En el día 8 de marzo, las damas se dirigieron a palacio, ataviadas con traje escotado y de cola larga, luciendo sus mejores alhajas. Se las situó en un salón cuidadosamente preparado; debían quedarse de pié mientras no entrase la reina, quien se situaría en un cómodo sillón mientras su camarera mayor -en ese caso la marquesa de Santa Cruz- se acomodaba en una banqueta colocada al lado del sillón. Alrededor, formando una especie de amplio semicírculo en el suelo, se veían numerosas mullidas almohadas. Las damas que tenían que tomar la almohada íban desfilando de una en una, cada una escoltada por su madrina, hasta la reina; ejecutaban las reverencias de rigor y a continuación se colocaban en la almohada que les correspondiese.
La dama que inauguró la ceremonia fue precisamente Eleonore de Salm-Salm, duquesa de Osuna y condesa de Benavente, cuya madrina sería la propia marquesa de Santa Cruz. Después, le tocó turno a la segunda en rango: era Sophie Troubetzkoi en su calidad de duquesa de Alburquerque. La amadrinaba Pilar, duquesa de Fernán Núñez. Luego seguirían la duquesa de San Carlos y la condesa de la Corzana (esta última María de Morny, hija de Sophie). Más tarde, otras marquesas y condesas, títulos antiquísimos precediendo a los recientes. Entre mucho levantarse a hacer reverencias y sentarse, la infanta Paz calculó que habían hecho ejercicio gimnástico del bueno esa noche.
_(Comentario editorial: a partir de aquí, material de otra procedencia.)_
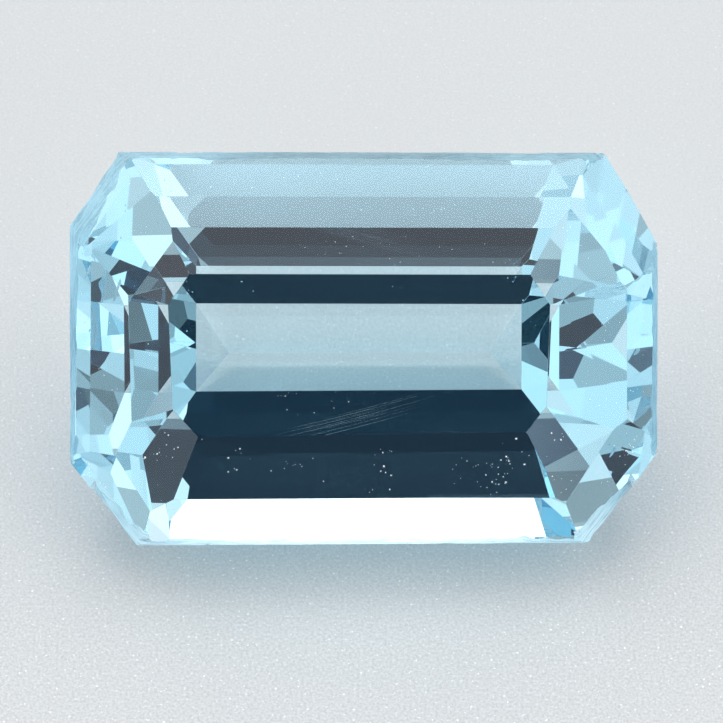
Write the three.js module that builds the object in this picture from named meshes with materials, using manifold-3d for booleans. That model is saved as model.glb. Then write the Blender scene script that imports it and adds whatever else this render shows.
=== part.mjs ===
// An emerald-cut aquamarine: a long octagonal step cut, lying on the pavilion facet it comes to rest on.
//
// The stone is made the way a lapidary cuts it. A block of rough is ground flat facet by facet, each facet
// set by its angle from the girdle plane, its azimuth around the stone and a point that it passes through.
// Cutting frame: +X along the stone, +Y across it, +Z out of the table, upper girdle edge at Z = 0.
// Finished frame: millimetres, +Z up, origin under the middle of the stone on the surface it lies on.

import * as THREE from "three";
import { mergeVertices } from "three/addons/utils/BufferGeometryUtils.js";
import Module from "manifold-3d";

const wasm = await Module();
wasm.setup();

const TABLE_HEIGHT = 1.01;
const TOP_STEP_ANGLE = 21;
// Depths below the upper girdle edge where the girdle and the first two pavilion steps end.
const GIRDLE_DEPTH = 0.17;
const PAVILION_DEPTHS = [1.68, 3.26];

// Each side's facets, as distances from the stone's axis in millimetres and angles in degrees.
// girdle: the upper and lower girdle edges, in the direction that azimuth gives.
// crown: the inner edges of the bottom, middle and top crown steps. facing: the azimuths of those steps.
// middle: the angle of the middle crown step.
// pavilion: the inner edges of its first and second steps. keel: the angle of the step that meets the keel.
const SIDES = [
  {
    name: "right end", azimuth: 0, girdle: [4.48, 4.53], middle: 21.8,
    crown: [4.06, 3.53, 2.86], facing: [0, 359.5, 358],
    pavilion: [3.82, 2.42], keel: 36.6,
  },
  {
    name: "back right corner", azimuth: 29.5, girdle: [4.55, 4.72], middle: 23,
    crown: [3.93, 3.37, 2.81], facing: [37, 34.5, 33.5],
    pavilion: [3.65, 2.46], keel: 37.2,
  },
  {
    name: "back", azimuth: 90, girdle: [2.94, 3], middle: 28.6,
    crown: [2.35, 1.89, 1.19], facing: [90, 90, 90],
    pavilion: [2.26, 0.57], keel: 25.8,
  },
  {
    name: "back left corner", azimuth: 146, girdle: [4.65, 4.8], middle: 28.7,
    crown: [4.08, 3.35, 2.84], facing: [141.5, 145, 145.5],
    pavilion: [3.95, 2.8], keel: 27.7,
  },
  {
    name: "left end", azimuth: 180, girdle: [4.43, 4.51], middle: 39.2,
    crown: [4.18, 3.55, 2.92], facing: [181.5, 182, 182.5],
    pavilion: [3.87, 2.61], keel: 37,
  },
  {
    name: "front left corner", azimuth: 218.5, girdle: [4.52, 4.64], middle: 22.2,
    crown: [4.09, 3.45, 2.7], facing: [216, 223, 226.5],
    pavilion: [3.91, 2.93], keel: 25.9,
  },
  {
    name: "front", azimuth: 270.5, girdle: [2.99, 3.04], middle: 21.6,
    crown: [2.27, 1.97, 1.26], facing: [270.5, 270.5, 271],
    pavilion: [2.49, 0.77], keel: 33.5,
  },
  {
    name: "front right corner", azimuth: 324, girdle: [4.44, 4.61], middle: 23,
    crown: [4.07, 3.14, 2.74], facing: [321.5, 319.5, 322],
    pavilion: [4.13, 3.26], keel: 57.9,
  },
];
const RESTING_SIDE = "front";
const RESTING_STEP = 1;

const ROUGH_SIZE = 16;

const radians = THREE.MathUtils.degToRad;

function toManifold(geometry) {
  const bare = geometry.clone();
  bare.deleteAttribute("normal");
  bare.deleteAttribute("uv");
  const merged = mergeVertices(bare, 1e-5);
  const vertProperties = new Float32Array(merged.attributes.position.array);
  const triVerts = new Uint32Array(merged.index.array);
  return new wasm.Manifold(new wasm.Mesh({ numProp: 3, vertProperties, triVerts }));
}

function toGeometry(solid) {
  const mesh = solid.getMesh();
  const geometry = new THREE.BufferGeometry();
  geometry.setAttribute("position", new THREE.BufferAttribute(mesh.vertProperties, mesh.numProp));
  geometry.setIndex(new THREE.BufferAttribute(mesh.triVerts, 1));
  return geometry;
}

// Everything outside the facet's plane is ground away.
function grind(solid, { normal, point }) {
  const lap = new THREE.BoxGeometry(2 * ROUGH_SIZE, 2 * ROUGH_SIZE, ROUGH_SIZE);
  lap.translate(0, 0, ROUGH_SIZE / 2);
  const turn = new THREE.Quaternion().setFromUnitVectors(new THREE.Vector3(0, 0, 1), normal);
  lap.applyQuaternion(turn);
  lap.translate(...normal.clone().multiplyScalar(normal.dot(point)));
  return solid.subtract(toManifold(lap));
}

// A facet's normal: `angle` from the girdle plane, with `facing` 1 for up on the crown and -1 for down.
function facetNormal(azimuth, angle, facing) {
  const across = Math.sin(radians(angle));
  const turned = radians(azimuth);
  return new THREE.Vector3(across * Math.cos(turned), across * Math.sin(turned), facing * Math.cos(radians(angle)));
}

function pointAt(azimuth, distance, height) {
  const turned = radians(azimuth);
  return new THREE.Vector3(distance * Math.cos(turned), distance * Math.sin(turned), height);
}

function slopeAngle(rise, run) {
  return THREE.MathUtils.radToDeg(Math.atan2(rise, run));
}

function crownFacets(side) {
  const [bottom, middle, top] = side.crown;
  const topStart = TABLE_HEIGHT - (middle - top) * Math.tan(radians(TOP_STEP_ANGLE));
  const middleStart = topStart - (bottom - middle) * Math.tan(radians(side.middle));
  const bottomAngle = slopeAngle(middleStart, side.girdle[0] - bottom);
  const [bottomFacing, middleFacing, topFacing] = side.facing;
  return [
    { normal: facetNormal(bottomFacing, bottomAngle, 1), point: pointAt(side.azimuth, side.girdle[0], 0) },
    { normal: facetNormal(middleFacing, side.middle, 1), point: pointAt(bottomFacing, bottom, middleStart) },
    { normal: facetNormal(topFacing, TOP_STEP_ANGLE, 1), point: pointAt(topFacing, top, TABLE_HEIGHT) },
  ];
}

function girdleFacet(side) {
  const [upper, lower] = side.girdle;
  const angle = slopeAngle(GIRDLE_DEPTH, lower - upper);
  return { normal: facetNormal(side.azimuth, angle, 1), point: pointAt(side.azimuth, upper, 0) };
}

function pavilionFacets(side) {
  const distances = [side.girdle[1], ...side.pavilion];
  const depths = [GIRDLE_DEPTH, ...PAVILION_DEPTHS];
  return distances.map((distance, step) => {
    const last = step === side.pavilion.length;
    const angle = last ? side.keel : slopeAngle(depths[step + 1] - depths[step], distance - distances[step + 1]);
    return { normal: facetNormal(side.azimuth, angle, -1), point: pointAt(side.azimuth, distance, -depths[step]) };
  });
}

function cutStone() {
  const tableFacet = { normal: new THREE.Vector3(0, 0, 1), point: pointAt(0, 0, TABLE_HEIGHT) };
  const sideFacets = SIDES.flatMap((side) => [...crownFacets(side), girdleFacet(side), ...pavilionFacets(side)]);
  const rough = toManifold(new THREE.BoxGeometry(ROUGH_SIZE, ROUGH_SIZE, ROUGH_SIZE));
  return [tableFacet, ...sideFacets].reduce(grind, rough);
}

// The stone is turned so that the facet it rests on faces straight down.
function layDown(geometry) {
  const side = SIDES.find((candidate) => candidate.name === RESTING_SIDE);
  const resting = pavilionFacets(side)[RESTING_STEP];
  const turn = new THREE.Quaternion().setFromUnitVectors(resting.normal, new THREE.Vector3(0, 0, -1));
  geometry.applyQuaternion(turn);
  geometry.computeBoundingBox();
  const box = geometry.boundingBox;
  const middle = box.getCenter(new THREE.Vector3());
  geometry.translate(-middle.x, -middle.y, -box.min.z);
  return geometry;
}

const aquamarine = new THREE.MeshStandardMaterial({ color: 0xa9d3e6, roughness: 0.05, metalness: 0 });
const gemstone = new THREE.Mesh(layDown(toGeometry(cutStone())), aquamarine);
gemstone.name = "gemstone";

const part = new THREE.Group();
part.add(gemstone);

export default part;
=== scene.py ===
"""Looks of an emerald-cut aquamarine lying on a pale surface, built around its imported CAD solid."""

import math
import random

import bmesh
import bpy
import numpy as np
from mathutils import Matrix, Vector, noise


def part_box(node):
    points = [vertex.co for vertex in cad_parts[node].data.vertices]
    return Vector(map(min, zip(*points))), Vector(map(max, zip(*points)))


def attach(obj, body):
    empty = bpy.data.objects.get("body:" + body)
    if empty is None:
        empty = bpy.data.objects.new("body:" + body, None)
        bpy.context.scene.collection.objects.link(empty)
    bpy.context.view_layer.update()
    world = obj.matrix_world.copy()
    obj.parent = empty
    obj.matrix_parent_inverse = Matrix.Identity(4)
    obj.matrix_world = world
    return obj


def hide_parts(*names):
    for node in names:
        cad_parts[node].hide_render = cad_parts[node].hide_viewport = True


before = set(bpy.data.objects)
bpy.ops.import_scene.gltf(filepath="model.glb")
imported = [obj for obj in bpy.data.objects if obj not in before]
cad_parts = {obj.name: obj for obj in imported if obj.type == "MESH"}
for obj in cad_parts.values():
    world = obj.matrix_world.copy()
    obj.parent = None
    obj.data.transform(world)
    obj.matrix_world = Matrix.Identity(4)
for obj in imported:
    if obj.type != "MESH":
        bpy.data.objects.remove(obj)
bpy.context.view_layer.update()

MM = 0.001
low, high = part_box("gemstone")
centre = (low + high) / 2

# Lengths are in millimetres and angles in degrees, unless a comment says otherwise.

# The CAD mesh: points this near are one point, and faces this nearly in line are one facet.
SAME_CORNER = 2e-4
SAME_FACET = 0.2
# A facet that faces up has a normal that rises at least this much.
LEAST_RISE = 0.2
# The middles of the girdle's facets lie between these depths below the table.
GIRDLE_DEPTHS = (0.96, 1.2)

# Wear of the polished edges, and of the girdle's two rims: its usual and its greatest width, the share of
# it on the girdle's side, the step from section to section, and how far a cutter reaches past what it cuts.
EDGE_WEAR = 0.010
RIM_WEAR = 0.055
WIDEST_WEAR = 0.19
GIRDLE_SHARE = 0.4
RIM_STEP = 0.07
RIM_OVERLAP = 0.02
# The rims' waves and nicks: turns of the noise in a millimetre, how strongly they count, the noise level at
# which a nick starts, the least wear between waves, and the extra wear at a corner.
SLOW_WAVES = 1.1
QUICK_WAVES = 5.3
WAVE_HEIGHT = 0.6
NICK_WAVES = 3.1
NICK_DEPTH = 4.0
NICK_LEVEL = 0.28
LEAST_WAVE = 0.55
CORNER_WEAR = 1.2

# Chips in the rims: how many, their radius, how many times larger the large ones are, what share is large,
# and how deep one bites as a share of its radius.
CHIP_COUNT = 46
CHIP_RADIUS = (0.03, 0.07)
LARGE_CHIP = 2.0
LARGE_SHARE = 0.15
CHIP_BITE = (0.15, 0.4)
CHIP_SEED = 4

# The scratches run side by side. Places are from the table's middle, along it and across it.
SCRATCH_COUNT = 10
SCRATCH_START = (-1.1, -0.2)
SCRATCH_LENGTH = (1.5, 2.1)
SCRATCH_ROWS = (-1.02, -0.74)
SCRATCH_HEADING = 14
SCRATCH_BOW = 0.02
SCRATCH_HALF_WIDTH = (0.0018, 0.004)
# A scratch's depth as a share of its half width, how blunt its ends are, and its steps along its length.
SCRATCH_DEPTH = 0.7
SCRATCH_BLUNT = 0.12
SCRATCH_STEPS = 8
SCRATCH_SEED = 9

# Small cracks: their places along and across the table, their depths below it, and their lengths.
FEATHERS = ((-3.44, 1.17, 0.42, 0.22), (-3.50, 1.00, 0.42, 0.12), (-3.92, 1.38, 0.72, 0.2))
FEATHER_WIDTH = 0.06
FEATHER_GAP = 0.006
FEATHER_BOW = 0.02
FEATHER_RIPPLE = 0.01
FEATHER_BLUNT = 0.03
FEATHER_STEPS = 26
FEATHER_COLUMNS = 8

# Dust, fine and coarse: how many specks, the range that their radius is drawn from, and the noise level
# under which none of them lies.
FINE_DUST = (420, 0.004, 0.009, -0.15)
COARSE_DUST = (110, 0.007, 0.018, 0.06)
DUST_SEED = 21
# Turns of that noise in a millimetre. Coarse dust lies on faces at least this far in front of the table's
# middle.
DRIFT_WAVES = 2.2
DUST_FRONT = 0.4
# How much a small grain is stretched along its three axes.
GRAIN_STRETCH = ((0.7, 1.5), (0.7, 1.1), (0.6, 1.0))

# After a boolean: points this near are one point, points at a gap are merged when they are this near, and
# a face this close to a polished facet's plane, with a normal this alike, has kept its polish.
SAME_POINT = 1e-5
HAIRLINE = 0.003
MENDING_ROUNDS = 3
SAME_PLANE = 0.002
SAME_NORMAL = 2e-5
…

Para señalar ese día importante en la vida de Sophie y de María, Pepe había decidido que al concluír la ceremonia acudirían al teatro, lo que incluía en el lote a su sobrino José Ramón. Las dos parejas ocuparon el palco que tenían reservado. La gente que estaba presente observaba fascinada a Sophie, con su elaborado peinado, su elegantísimo vestido de gala y el collar de perlas de los Balbases rodeando su cuello. No parecía la madre de María, decían, a lo sumo podía pasar por la hermana mayor de la condesa de la Corzana, de rasgos tan delicados y expresión permanentemente melancólica.